In popular newspaper parlance, the saying goes “If it bleeds, it leads,” meaning that death, especially violent death, draws eyeballs, and in the era of true crime podcasts, downloads. But great true crime reporting takes us beyond our impulse to gawk at tragedy; it forces audiences to feel but also to think, acting as a guide for making sense of the senseless. When poorly or carelessly done, salacious true crime engages our basest instincts to look at the wreckage and feel nothing beyond grim curiosity, ignoring the systemic problems that both foster violence and permit it to continue. True crime is all-too-often simply a promise that we will get a peek at gore with the reassurance that someone else will do the cleaning.


The makers of The Killing of Breonna Taylor made sure that the documentary was an exploration of the systems that enabled and then justified Breonna Taylor’s murder. If viewers didn’t understand what all the anger was for at the beginning, they certainly should by the end. It’s all the more disappointing, then, that Hulu’s social media promotion of the episode undercuts all of this careful work. Breonna Taylor’s death becomes merely a product they’ve packaged and are peddling to the public, promoting FX, Hulu, and The New York Times with marketing department-approved hashtags, and using the news that no one will be held responsible for Taylor’s murder as an attention-grabbing plug for the show, rather than offering the documentary coverage as a way to more fully understand the travesty of the indictment.

The Killing of Breonna Taylor does its job. Unfortunately, the marketing around the crime reporting does not seem to understand what that job is.



But it’s unclear what lesson Hulu will learn.
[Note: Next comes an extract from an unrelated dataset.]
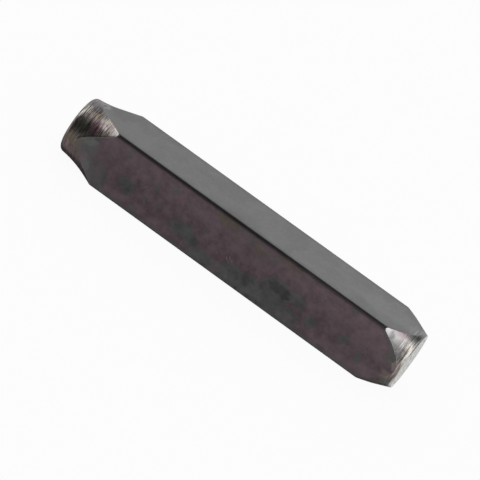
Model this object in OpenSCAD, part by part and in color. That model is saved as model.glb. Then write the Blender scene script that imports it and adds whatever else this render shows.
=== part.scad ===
// Metal design stamp: a hand punch that presses a small rosette into soft sheet metal.
// It is one piece of square tool steel. One end is turned to a blunt head with a hollow
// neck, which takes the hammer. The other is turned to a short cone with a flat face.
// The stamp lies on one flat of its bar, with +X along the bar to the working face.

/* [Bar] */
// Width of the square bar across its flats
bar_w = 10; // [9:0.1:12]
// Length of the stamp over both ends
stamp_l = 62; // [50:0.5:80]
// Radius on the four long edges of the bar
edge_r = 0.6; // [0.3:0.05:1]

/* [Struck head] */
// Diameter of the blunt nose before its rim is rounded
nose_d = 9.5; // [8:0.1:10]
// Radius rounded on the rim of the nose
rim_r = 0.8; // [0.4:0.05:1.2]
// Radius of the hollow curve turned from the nose out through the corners
hollow_r = 17.5; // [12:0.5:24]
// Angle between the bar's axis and the hollow curve where it starts
hollow_start = 3; // [1:0.5:8]

/* [Working end] */
// Diameter of the flat working face
face_d = 9.5; // [9:0.1:10]
// Angle between the bar's axis and the cone turned behind the working face
cone_angle = 22; // [18:0.5:35]

/* [Rosette] */
// Number of petals sunk in the working face
petals = 8; // [5:1:9]
// Distance from the centre of the face to the inner tip of a petal
petal_start = 1.05; // [0.9:0.05:1.2]
// Length of a petal from tip to tip
petal_l = 2.1; // [1.6:0.05:2.2]
// Width of a petal at its middle, where it is half as deep
petal_w = 0.8; // [0.5:0.05:0.9]
// Diameter of the ring groove round the rosette's eye
eye_d = 1.2; // [0.9:0.05:1.3]
// Width of that ring groove
eye_groove_w = 0.3; // [0.15:0.05:0.35]
// Diameter of the round dot sunk between two petals
dot_d = 0.6; // [0.4:0.05:0.7]
// Distance from the centre of the face to a dot
dot_at = 2.9; // [2.7:0.05:3]
// Width of the ring groove that frames the rosette
frame_groove_w = 0.4; // [0.2:0.05:0.5]
// Plain land left between that groove and the rim of the face
frame_land = 0.65; // [0.5:0.05:0.7]

/* [Hidden] */
$fn = 96;
nose_r = nose_d / 2;
face_r = face_d / 2;
// Radius outside the bar's corners, where both turned ends start
turning_r = bar_w;
// Length of the cone from the working face back to the turning radius
cone_l = (turning_r - face_r) / tan(cone_angle);
// Centre of the hollow curve, as its radius and its distance from the struck end
hollow_centre = [nose_r + hollow_r * cos(hollow_start), -hollow_r * sin(hollow_start)];
// Centre of the rim's rounding, which touches the end of the head and the hollow curve
rim_reach = sqrt((hollow_r + rim_r) ^ 2 - (rim_r - hollow_centre.y) ^ 2);
rim_centre = [hollow_centre.x - rim_reach, rim_r];
// Point where the rim's rounding runs into the hollow curve
rim_end = rim_centre + rim_r / (hollow_r + rim_r) * (hollow_centre - rim_centre);
// Radius of the two arcs that bound a petal
petal_arc_r = (petal_l ^ 2 + petal_w ^ 2) / (4 * petal_w);
frame_groove_r = face_r - frame_land - frame_groove_w / 2;

// Square section of the bar with its corners rounded
module bar_section() {
    core_w = bar_w - 2 * edge_r;
    square([bar_w, core_w], center = true);
    square([core_w, bar_w], center = true);
    for (x = [-1, 1], y = [-1, 1])
        translate([x * core_w / 2, y * core_w / 2])
            circle(r = edge_r);
}

// Half outline of the turning: its radius along X, and the length from the struck end along Y
module turned_outline() {
    difference() {
        polygon([
            [0, 0],
            [rim_centre.x, 0],
            rim_centre,
            rim_end,
            [turning_r, rim_end.y],
            [turning_r, stamp_l - cone_l],
            [face_r, stamp_l],
            [0, stamp_l]
        ]);
        translate(hollow_centre)
            circle(r = hollow_r, $fn = 4 * $fn);
    }
    translate(rim_centre)
        circle(r = rim_r);
}

// Bar with both ends turned, standing on its struck end
module turned_bar() {
    intersection() {
        linear_extrude(height = stamp_l)
            bar_section();
        rotate_extrude()
            turned_outline();
    }
}

// Round groove of half-round section, centred on the surface that it is cut in
module ring_groove(radius, width) {
    rotate_extrude()
        translate([radius, 0])
            circle(d = width, $fn = 32);
}

// Pointed cutter for one petal: two arcs turned about the petal's own length
module petal_cutter() {
    rotate([0, 90, 0])
        rotate_extrude()
            intersection() {
                translate([petal_w / 2 - petal_arc_r, 0])
                    circle(r = petal_arc_r, $fn = 4 * $fn);
                translate([0, -petal_l])
                    square([petal_w, 2 * petal_l]);
            }
}

// Everything that is sunk in the working face, centred on the face
module rosette() {
    step = 360 / petals;
    for (i = [0 : petals - 1]) {
        rotate([0, 0, i * step])
            translate([petal_start + petal_l / 2, 0, 0])
                petal_cutter();
        rotate([0, 0, (i + 0.5) * step])
            translate([dot_at, 0, 0])
                sphere(d = dot_d, $fn = 32);
    }
    ring_groove(eye_d / 2, eye_groove_w);
    ring_groove(frame_groove_r, frame_groove_w);
}

// The whole stamp, laid on a flat with its origin at the middle of that flat
module stamp() {
    color("dimgray")
        translate([-stamp_l / 2, 0, bar_w / 2])
            rotate([0, 90, 0])
                difference() {
                    turned_bar();
                    translate([0, 0, stamp_l])
                        rosette();
                }
}

stamp();
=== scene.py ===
# %% [markdown]
# This lesson dresses a metal design stamp: one square steel bar, turned to a blunt head
# at one end and to a short cone with a flat, patterned face at the other. The packed
# model comes first, as a fixed frame. Everything after it is measured against that.

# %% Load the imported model
import math

import bpy
import numpy as np
from mathutils import Matrix, Vector


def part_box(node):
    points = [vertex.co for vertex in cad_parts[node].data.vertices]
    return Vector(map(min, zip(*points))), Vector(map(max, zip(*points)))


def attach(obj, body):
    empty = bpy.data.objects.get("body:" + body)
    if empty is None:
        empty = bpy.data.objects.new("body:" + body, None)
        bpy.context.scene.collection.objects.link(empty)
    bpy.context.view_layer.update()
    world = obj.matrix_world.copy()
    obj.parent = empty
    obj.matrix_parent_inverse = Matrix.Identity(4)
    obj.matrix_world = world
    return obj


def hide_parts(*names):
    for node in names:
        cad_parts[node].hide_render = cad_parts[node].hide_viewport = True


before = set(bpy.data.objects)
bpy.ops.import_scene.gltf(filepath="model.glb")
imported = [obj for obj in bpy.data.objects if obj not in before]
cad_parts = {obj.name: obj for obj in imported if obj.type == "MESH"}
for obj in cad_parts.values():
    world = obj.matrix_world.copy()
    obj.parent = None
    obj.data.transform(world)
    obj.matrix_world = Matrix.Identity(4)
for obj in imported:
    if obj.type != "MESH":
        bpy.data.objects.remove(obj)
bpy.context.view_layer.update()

MM = 0.001  # one millimetre in Blender's metres
low, high = (np.array(corner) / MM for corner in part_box("stamp"))
stamp_l, bar_w = float(high[0] - low[0]), float(high[2] - low[2])
print("stamp length and bar width, mm:", round(stamp_l, 3), round(bar_w, 3))

# %% [markdown]
# The camera stands as far off as a studio camera with a long lens does, so the bar's
# edges hardly converge. It looks down at the front edge and is rolled about its own
# axis, which makes the bar lie across the picture from upper left to lower right.
# Setting the three axes of its matrix by hand keeps the roll exact.

# %% Camera at the photograph's viewing angle
view_turn = math.radians(8.96)  # the camera stands a little towards the working end
view_rise = math.radians(27.82)  # and above the bar
view_roll = math.radians(31.58)
view_distance = 567.6  # mm
lens_mm, sensor_mm = 283.2, 36
aim_right, aim_up = -0.33, 0.20  # mm from the middle of the stamp to the picture's centre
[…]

Or what lesson they should learn. I get why Hulu reacted the way it did, because once social media decides it’s gonna get the vapors about something, your best bet is to roll over and play dead until some other dipshit steps in it.

But if you really care about what happened to Breonna Taylor, then you should want to maximize the number of people who are educated about what happened to her.

What better time to try and drive fence sitters to the documentary to learn about what happened than at the moment her overall story peaks in the news cycle?

And this is it. Right here, this couple of days. Oh sure there will continue to be stories, but from a national conversation perspective, this is probably the last best chance to get any sort of message across about what really happened to her.

If the documentary is a solid documentary, then Hulu should be promoting it right now, because this is the point at which anyone who isn’t already informed is likely to be most curious.

Hulu makes money if people view the documentary, that’s true.

But so fucking what? That goal happens to coincide with the social utility derived by striking at the moment that the most people at the margin (i.e. not people who are going to watch this documentary no matter what, but people who may not have watched the documentary but who’s interest is piqued by the news cycle) might actually be interested in getting educated about what happened.

If they were gleefully extorting her death to show a hastily slapped together, trashy piece of true crime television, that would be one thing, but this apparently is not that.